━━━ MATERIAL ━━━

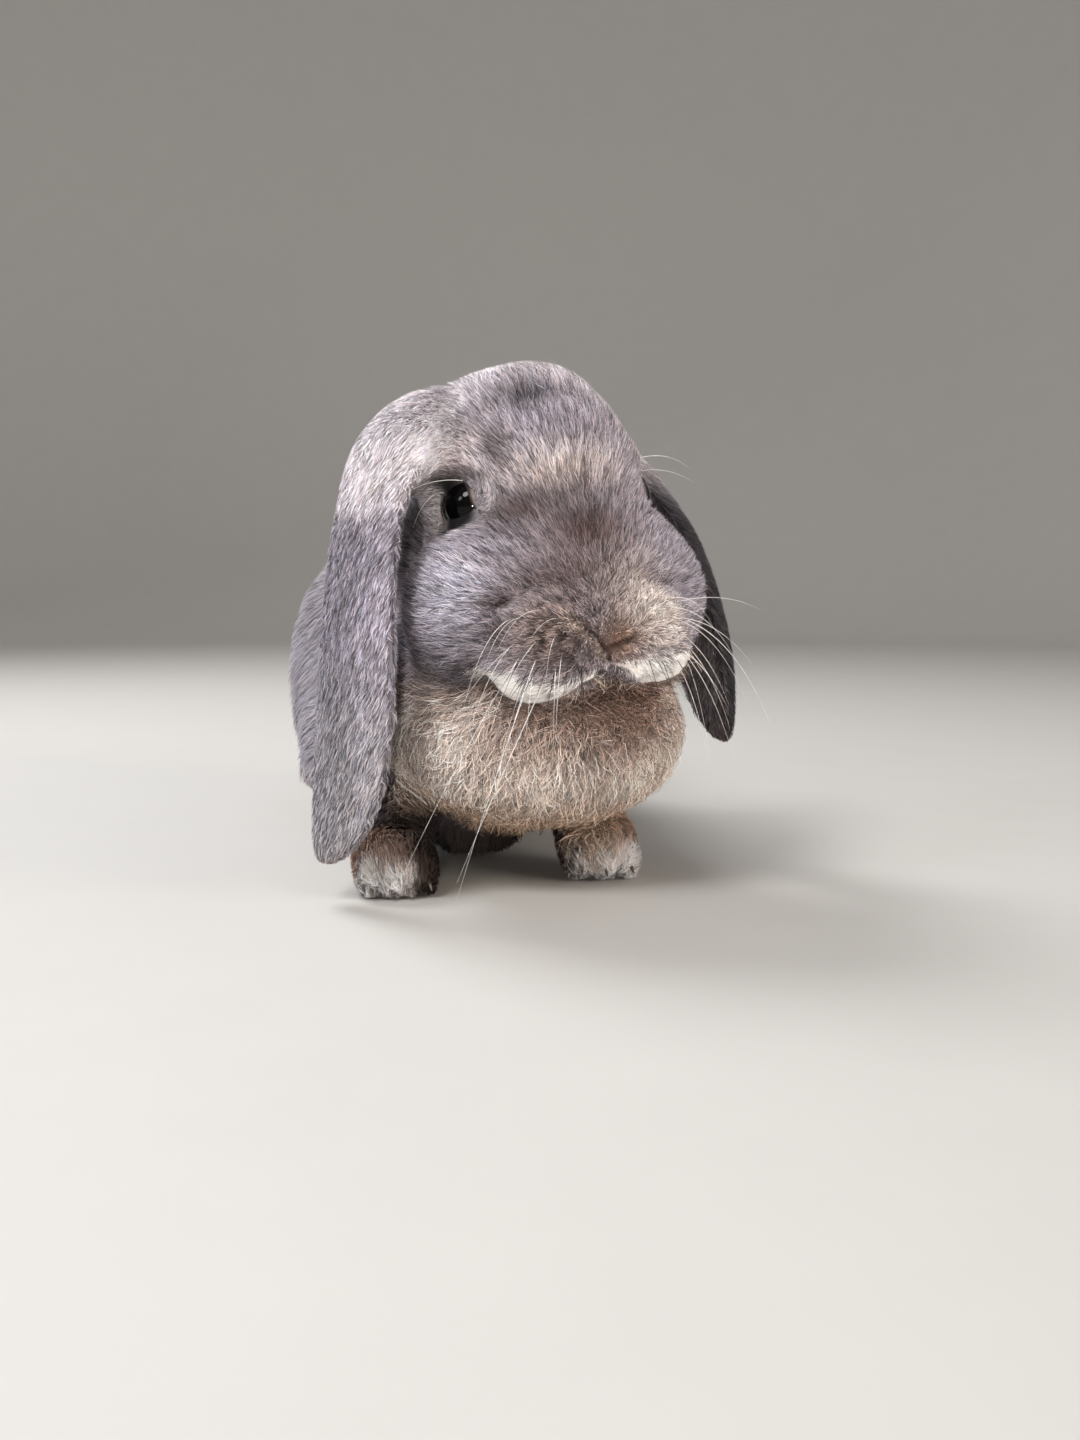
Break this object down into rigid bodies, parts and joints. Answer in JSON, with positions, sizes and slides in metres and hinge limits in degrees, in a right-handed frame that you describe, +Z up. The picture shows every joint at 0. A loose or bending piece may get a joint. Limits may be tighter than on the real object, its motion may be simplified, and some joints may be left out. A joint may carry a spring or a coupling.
{
  "type": "lop-eared rabbit",
  "caption": "Life-size still model of a crouching lop-eared rabbit with grey-brown fur, hanging ears and its head turned to its left.",
  "frame": {"origin": "on the floor, under the middle of the whole model's box", "axes": "+X to the animal's left, -Y the way its body faces, +Z up"},
  "size_m": [0.1428, 0.3138, 0.1615],
  "materials": {
    "fur": "matte grey-brown fur",
    "pale_fur": "matte beige fur",
    "eye": "wet gloss black"
  },
  "bodies": {
    "root": {"head": "fur", "neck": "fur", "ruff": "pale_fur", "trunk": "fur", "tail": "pale_fur", "ear_left": "fur", "ear_right": "fur", "eye_left": "eye", "eye_right": "eye", "foreleg_left": "fur", "foreleg_right": "fur", "forepaw_left": "fur", "forepaw_right": "fur", "hind_leg_left": "fur", "hind_leg_right": "fur", "hind_foot_left": "fur", "hind_foot_right": "fur"}
  },
  "joints": []
}
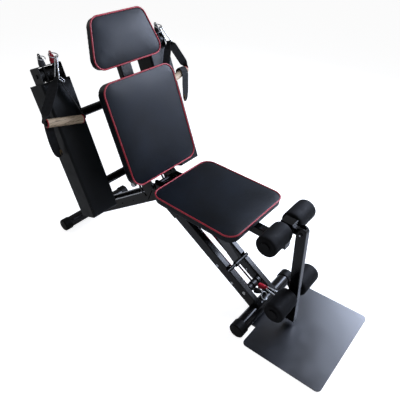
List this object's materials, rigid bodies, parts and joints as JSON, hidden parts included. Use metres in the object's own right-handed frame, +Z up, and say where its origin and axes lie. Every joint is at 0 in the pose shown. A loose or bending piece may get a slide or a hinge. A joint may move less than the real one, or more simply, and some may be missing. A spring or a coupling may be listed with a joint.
{
  "type": "roman chair",
  "caption": "Folding exercise bench with reclining padded back, head rest, foam-roller leg developer, foot plate and elastic-cord towers with hand grips.",
  "frame": {"origin": "centre of the footprint on the floor", "axes": "+X to the right of somebody sitting on the bench, +Y towards the head end, +Z up"},
  "size_m": [0.824, 1.6166, 1.1712],
  "materials": {
    "frame": "gloss",
    "cap": "matte",
    "plate": "satin",
    "steel": "satin",
    "chrome": "polished",
    "cord": "matte",
    "stopper": "matte",
    "pad": "satin",
    "board": "matte",
    "foam": "matte",
    "plastic": "matte",
    "tower": "matte",
    "webbing": "matte",
    "grip": "matte"
  },
  "bodies": {
    "main_frame": {"front_stabiliser": "frame", "front_stabiliser_caps": "cap", "foot_plate": "plate", "foot_plate_screws": "steel", "front_rail_left": "frame", "front_rail_right": "frame", "apex_plates_left": "frame", "apex_plates_right": "frame", "pivot_bolts": "steel", "front_axle": "steel", "front_cords": "cord", "front_cord_stoppers": "stopper", "front_cord_hardware": "chrome"},
    "front_pulley": {"front_pulley": "plastic"},
    "rear_leg": {"rear_leg_left": "frame", "rear_leg_right": "frame", "rear_stabiliser": "frame", "rear_stabiliser_caps": "cap", "rear_leg_braces": "frame"},
    "seat": {"seat_frame": "frame", "seat_board": "board", "seat_pad": "pad", "seat_tube_plug": "plastic", "roller_bracket": "frame", "upper_roller_shaft": "steel", "seat_bolts": "steel"},
    "strut": {"seat_strut": "frame", "hook_rod": "steel"},
    "leg_arm": {"leg_arm": "frame", "leg_arm_plug": "plastic", "lower_roller_shaft": "steel"},
    "upper_roller_left": {"upper_roller_left": "foam"},
    "upper_roller_right": {"upper_roller_right": "foam"},
    "lower_roller_left": {"lower_roller_left": "foam"},
    "lower_roller_right": {"lower_roller_right": "foam"},
    "back": {"back_frame": "frame", "back_board": "board", "back_pad": "pad", "head_board": "board", "head_pad": "pad", "tower_cross_tubes": "frame", "tower_shell_left": "tower", "tower_shell_right": "tower", "tower_rear_covers": "tower", "tower_block_left": "frame", "tower_block_right": "frame", "tower_bars": "steel", "tower_cords": "cord", "tower_stoppers": "stopper"},
    "pull_pin": {"pull_pin": "chrome"},
    "tower_pulley_left": {"tower_pulley_left": "plastic"},
    "tower_pulley_right": {"tower_pulley_right": "plastic"},
    "handle_left": {"carabiner_left": "chrome", "handle_strap_left": "webbing", "ankle_strap_left": "webbing"},
    "handle_right": {"carabiner_right": "chrome", "handle_strap_right": "webbing", "ankle_strap_right": "webbing"},
    "grip_left": {"grip_left": "grip"},
    "grip_right": {"grip_right": "grip"}
  },
  "joints": [
    {"name": "leg_fold", "type": "hinge", "parent": "main_frame", "child": "rear_leg", "pos_m": [0, 0.122, 0.432], "axis": [-1, 0, 0], "range_deg": [0, 65]},
    {"name": "back_recline", "type": "hinge", "parent": "main_frame", "child": "back", "pos_m": [0, 0.158, 0.458], "axis": [-1, 0, 0], "range_deg": [0, 49]},
    {"name": "seat_tilt", "type": "hinge", "parent": "main_frame", "child": "seat", "pos_m": [0, 0.092, 0.459], "axis": [-1, 0, 0], "range_deg": [0, 18]},
    {"name": "strut_fold", "type": "hinge", "parent": "seat", "child": "strut", "pos_m": [0, -0.02734, 0.44301], "axis": [1, 0, 0], "range_deg": [0, 13]},
    {"name": "arm_swing", "type": "hinge", "parent": "seat", "child": "leg_arm", "pos_m": [0, -0.55503, 0.496], "axis": [-1, 0, 0], "range_deg": [0, 85]},
    {"name": "front_pulley_spin", "type": "hinge", "parent": "main_frame", "child": "front_pulley", "pos_m": [0, -0.3576, 0.1057], "axis": [1, 0, 0], "continuous": true},
    {"name": "upper_roller_left_spin", "type": "hinge", "parent": "seat", "child": "upper_roller_left", "pos_m": [-0.09, -0.49103, 0.495], "axis": [1, 0, 0], "continuous": true},
    {"name": "upper_roller_right_spin", "type": "hinge", "parent": "seat", "child": "upper_roller_right", "pos_m": [0.09, -0.49103, 0.495], "axis": [1, 0, 0], "continuous": true},
    {"name": "lower_roller_left_spin", "type": "hinge", "parent": "leg_arm", "child": "lower_roller_left", "pos_m": [-0.09, -0.54703, 0.181], "axis": [1, 0, 0], "continuous": true},
    {"name": "lower_roller_right_spin", "type": "hinge", "parent": "leg_arm", "child": "lower_roller_right", "pos_m": [0.09, -0.54703, 0.181], "axis": [1, 0, 0], "continuous": true},
    {"name": "tower_pulley_left_spin", "type": "hinge", "parent": "back", "child": "tower_pulley_left", "pos_m": [-0.2865, 0.45773, 0.97886], "axis": [1, 0, 0], "continuous": true},
    {"name": "tower_pulley_right_spin", "type": "hinge", "parent": "back", "child": "tower_pulley_right", "pos_m": [0.2865, 0.45773, 0.97886], "axis": [1, 0, 0], "continuous": true},
    {"name": "handle_left_swing", "type": "hinge", "parent": "back", "child": "handle_left", "pos_m": [-0.2615, 0.45345, 1.05399], "axis": [-1, 0, 0], "range_deg": [0, 60]},
    {"name": "grip_left_spin", "type": "hinge", "parent": "handle_left", "child": "grip_left", "pos_m": [-0.3245, 0.35007, 0.8201], "axis": [-0.9772, 0.0628, 0.2029], "continuous": true},
    {"name": "handle_right_swing", "type": "hinge", "parent": "back", "child": "handle_right", "pos_m": [0.3115, 0.45345, 1.05399], "axis": [-1, 0, 0], "range_deg": [0, 60]},
    {"name": "grip_right_spin", "type": "hinge", "parent": "handle_right", "child": "grip_right", "pos_m": [0.3245, 0.35007, 0.8201], "axis": [0.9772, 0.0628, 0.2029], "continuous": true},
    {"name": "pull_pin_slide", "type": "slide", "parent": "back", "child": "pull_pin", "axis": [-1, 0, 0], "range_m": [0, 0.012], "stiffness_N_per_m": 300, "springref_m": -0.008}
  ],
  "couplings": [
    {"joint": "strut_fold", "follows": "seat_tilt", "ratio": 0.7}
  ]
}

━━━

*AIM OF THE EXERCISE*
Print the material verbatim, all of it.

*RESULT BELOW*
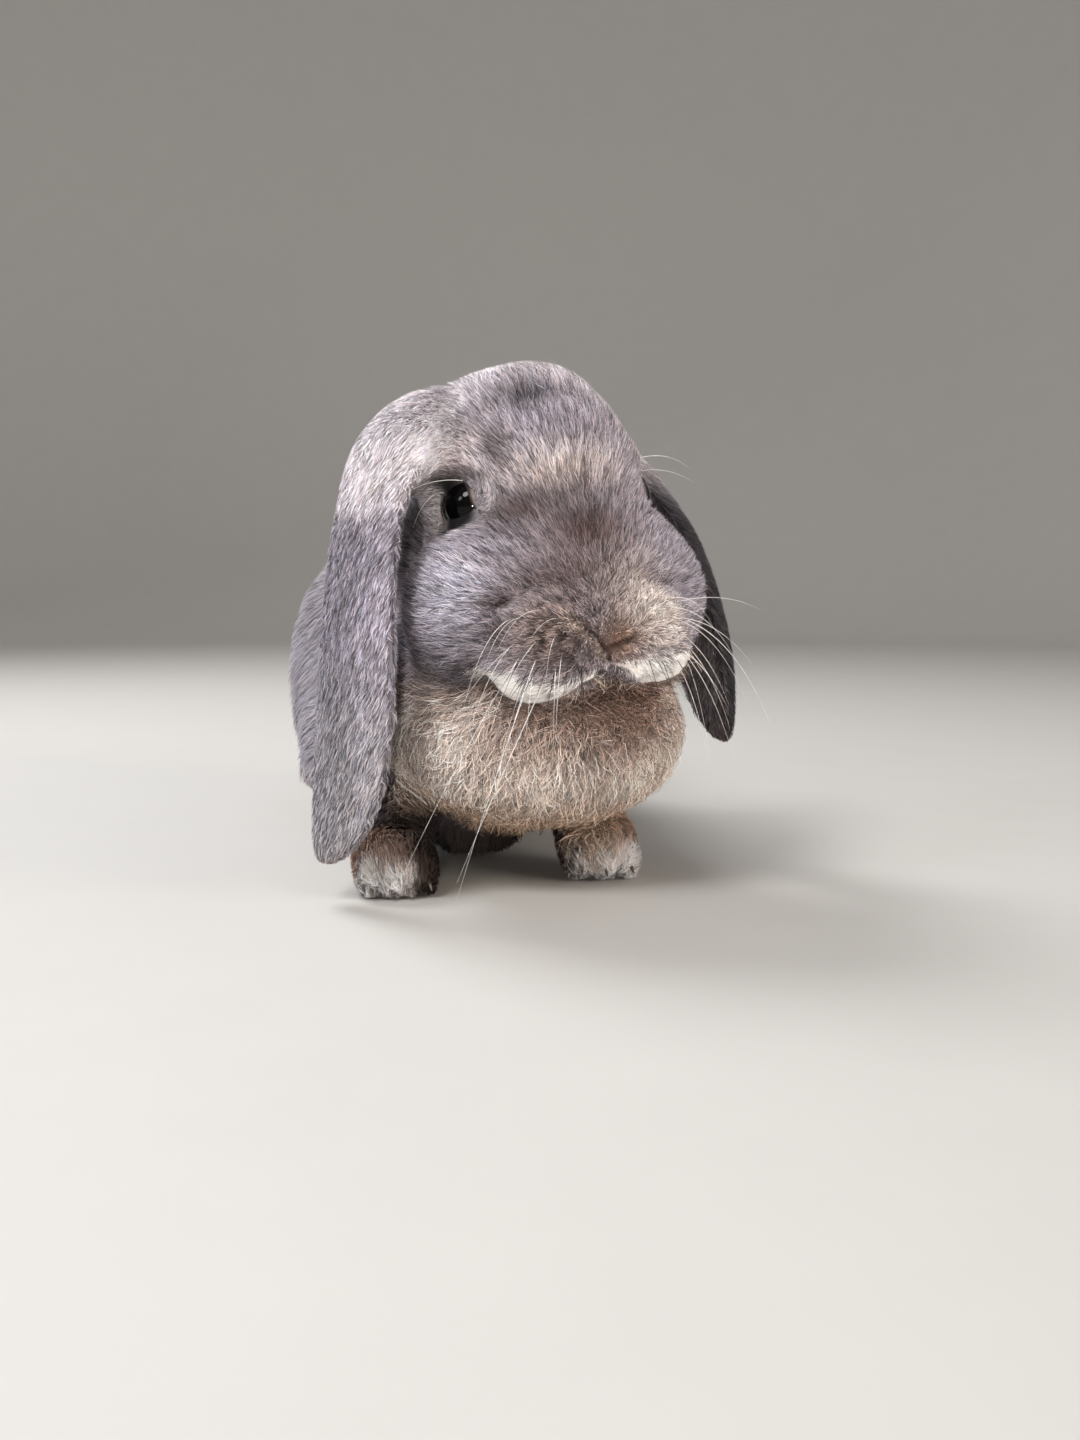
Break this object down into rigid bodies, parts and joints. Answer in JSON, with positions, sizes and slides in metres and hinge limits in degrees, in a right-handed frame that you describe, +Z up. The picture shows every joint at 0. A loose or bending piece may get a joint. Limits may be tighter than on the real object, its motion may be simplified, and some joints may be left out. A joint may carry a spring or a coupling.
{
  "type": "lop-eared rabbit",
  "caption": "Life-size still model of a crouching lop-eared rabbit with grey-brown fur, hanging ears and its head turned to its left.",
  "frame": {"origin": "on the floor, under the middle of the whole model's box", "axes": "+X to the animal's left, -Y the way its body faces, +Z up"},
  "size_m": [0.1428, 0.3138, 0.1615],
  "materials": {
    "fur": "matte grey-brown fur",
    "pale_fur": "matte beige fur",
    "eye": "wet gloss black"
  },
  "bodies": {
    "root": {"head": "fur", "neck": "fur", "ruff": "pale_fur", "trunk": "fur", "tail": "pale_fur", "ear_left": "fur", "ear_right": "fur", "eye_left": "eye", "eye_right": "eye", "foreleg_left": "fur", "foreleg_right": "fur", "forepaw_left": "fur", "forepaw_right": "fur", "hind_leg_left": "fur", "hind_leg_right": "fur", "hind_foot_left": "fur", "hind_foot_right": "fur"}
  },
  "joints": []
}
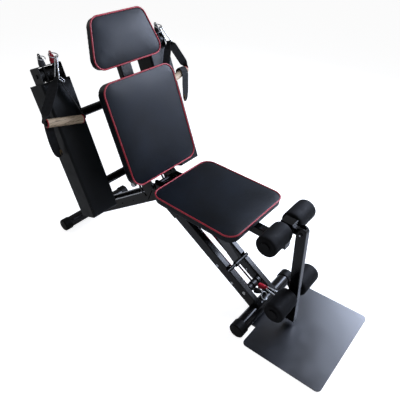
List this object's materials, rigid bodies, parts and joints as JSON, hidden parts included. Use metres in the object's own right-handed frame, +Z up, and say where its origin and axes lie. Every joint is at 0 in the pose shown. A loose or bending piece may get a slide or a hinge. A joint may move less than the real one, or more simply, and some may be missing. A spring or a coupling may be listed with a joint.
{
  "type": "roman chair",
  "caption": "Folding exercise bench with reclining padded back, head rest, foam-roller leg developer, foot plate and elastic-cord towers with hand grips.",
  "frame": {"origin": "centre of the footprint on the floor", "axes": "+X to the right of somebody sitting on the bench, +Y towards the head end, +Z up"},
  "size_m": [0.824, 1.6166, 1.1712],
  "materials": {
    "frame": "gloss",
    "cap": "matte",
    "plate": "satin",
    "steel": "satin",
    "chrome": "polished",
    "cord": "matte",
    "stopper": "matte",
    "pad": "satin",
    "board": "matte",
    "foam": "matte",
    "plastic": "matte",
    "tower": "matte",
    "webbing": "matte",
    "grip": "matte"
  },
  "bodies": {
    "main_frame": {"front_stabiliser": "frame", "front_stabiliser_caps": "cap", "foot_plate": "plate", "foot_plate_screws": "steel", "front_rail_left": "frame", "front_rail_right": "frame", "apex_plates_left": "frame", "apex_plates_right": "frame", "pivot_bolts": "steel", "front_axle": "steel", "front_cords": "cord", "front_cord_stoppers": "stopper", "front_cord_hardware": "chrome"},
    "front_pulley": {"front_pulley": "plastic"},
    "rear_leg": {"rear_leg_left": "frame", "rear_leg_right": "frame", "rear_stabiliser": "frame", "rear_stabiliser_caps": "cap", "rear_leg_braces": "frame"},
    "seat": {"seat_frame": "frame", "seat_board": "board", "seat_pad": "pad", "seat_tube_plug": "plastic", "roller_bracket": "frame", "upper_roller_shaft": "steel", "seat_bolts": "steel"},
    "strut": {"seat_strut": "frame", "hook_rod": "steel"},
    "leg_arm": {"leg_arm": "frame", "leg_arm_plug": "plastic", "lower_roller_shaft": "steel"},
    "upper_roller_left": {"upper_roller_left": "foam"},
    "upper_roller_right": {"upper_roller_right": "foam"},
    "lower_roller_left": {"lower_roller_left": "foam"},
    "lower_roller_right": {"lower_roller_right": "foam"},
    "back": {"back_frame": "frame", "back_board": "board", "back_pad": "pad", "head_board": "board", "head_pad": "pad", "tower_cross_tubes": "frame", "tower_shell_left": "tower", "tower_shell_right": "tower", "tower_rear_covers": "tower", "tower_block_left": "frame", "tower_block_right": "frame", "tower_bars": "steel", "tower_cords": "cord", "tower_stoppers": "stopper"},
    "pull_pin": {"pull_pin": "chrome"},
    "tower_pulley_left": {"tower_pulley_left": "plastic"},
    "tower_pulley_right": {"tower_pulley_right": "plastic"},
    "handle_left": {"carabiner_left": "chrome", "handle_strap_left": "webbing", "ankle_strap_left": "webbing"},
    "handle_right": {"carabiner_right": "chrome", "handle_strap_right": "webbing", "ankle_strap_right": "webbing"},
    "grip_left": {"grip_left": "grip"},
    "grip_right": {"grip_right": "grip"}
  },
  "joints": [
    {"name": "leg_fold", "type": "hinge", "parent": "main_frame", "child": "rear_leg", "pos_m": [0, 0.122, 0.432], "axis": [-1, 0, 0], "range_deg": [0, 65]},
    {"name": "back_recline", "type": "hinge", "parent": "main_frame", "child": "back", "pos_m": [0, 0.158, 0.458], "axis": [-1, 0, 0], "range_deg": [0, 49]},
    {"name": "seat_tilt", "type": "hinge", "parent": "main_frame", "child": "seat", "pos_m": [0, 0.092, 0.459], "axis": [-1, 0, 0], "range_deg": [0, 18]},
    {"name": "strut_fold", "type": "hinge", "parent": "seat", "child": "strut", "pos_m": [0, -0.02734, 0.44301], "axis": [1, 0, 0], "range_deg": [0, 13]},
    {"name": "arm_swing", "type": "hinge", "parent": "seat", "child": "leg_arm", "pos_m": [0, -0.55503, 0.496], "axis": [-1, 0, 0], "range_deg": [0, 85]},
    {"name": "front_pulley_spin", "type": "hinge", "parent": "main_frame", "child": "front_pulley", "pos_m": [0, -0.3576, 0.1057], "axis": [1, 0, 0], "continuous": true},
    {"name": "upper_roller_left_spin", "type": "hinge", "parent": "seat", "child": "upper_roller_left", "pos_m": [-0.09, -0.49103, 0.495], "axis": [1, 0, 0], "continuous": true},
    {"name": "upper_roller_right_spin", "type": "hinge", "parent": "seat", "child": "upper_roller_right", "pos_m": [0.09, -0.49103, 0.495], "axis": [1, 0, 0], "continuous": true},
    {"name": "lower_roller_left_spin", "type": "hinge", "parent": "leg_arm", "child": "lower_roller_left", "pos_m": [-0.09, -0.54703, 0.181], "axis": [1, 0, 0], "continuous": true},
    {"name": "lower_roller_right_spin", "type": "hinge", "parent": "leg_arm", "child": "lower_roller_right", "pos_m": [0.09, -0.54703, 0.181], "axis": [1, 0, 0], "continuous": true},
    {"name": "tower_pulley_left_spin", "type": "hinge", "parent": "back", "child": "tower_pulley_left", "pos_m": [-0.2865, 0.45773, 0.97886], "axis": [1, 0, 0], "continuous": true},
    {"name": "tower_pulley_right_spin", "type": "hinge", "parent": "back", "child": "tower_pulley_right", "pos_m": [0.2865, 0.45773, 0.97886], "axis": [1, 0, 0], "continuous": true},
    {"name": "handle_left_swing", "type": "hinge", "parent": "back", "child": "handle_left", "pos_m": [-0.2615, 0.45345, 1.05399], "axis": [-1, 0, 0], "range_deg": [0, 60]},
    {"name": "grip_left_spin", "type": "hinge", "parent": "handle_left", "child": "grip_left", "pos_m": [-0.3245, 0.35007, 0.8201], "axis": [-0.9772, 0.0628, 0.2029], "continuous": true},
    {"name": "handle_right_swing", "type": "hinge", "parent": "back", "child": "handle_right", "pos_m": [0.3115, 0.45345, 1.05399], "axis": [-1, 0, 0], "range_deg": [0, 60]},
    {"name": "grip_right_spin", "type": "hinge", "parent": "handle_right", "child": "grip_right", "pos_m": [0.3245, 0.35007, 0.8201], "axis": [0.9772, 0.0628, 0.2029], "continuous": true},
    {"name": "pull_pin_slide", "type": "slide", "parent": "back", "child": "pull_pin", "axis": [-1, 0, 0], "range_m": [0, 0.012], "stiffness_N_per_m": 300, "springref_m": -0.008}
  ],
  "couplings": [
    {"joint": "strut_fold", "follows": "seat_tilt", "ratio": 0.7}
  ]
}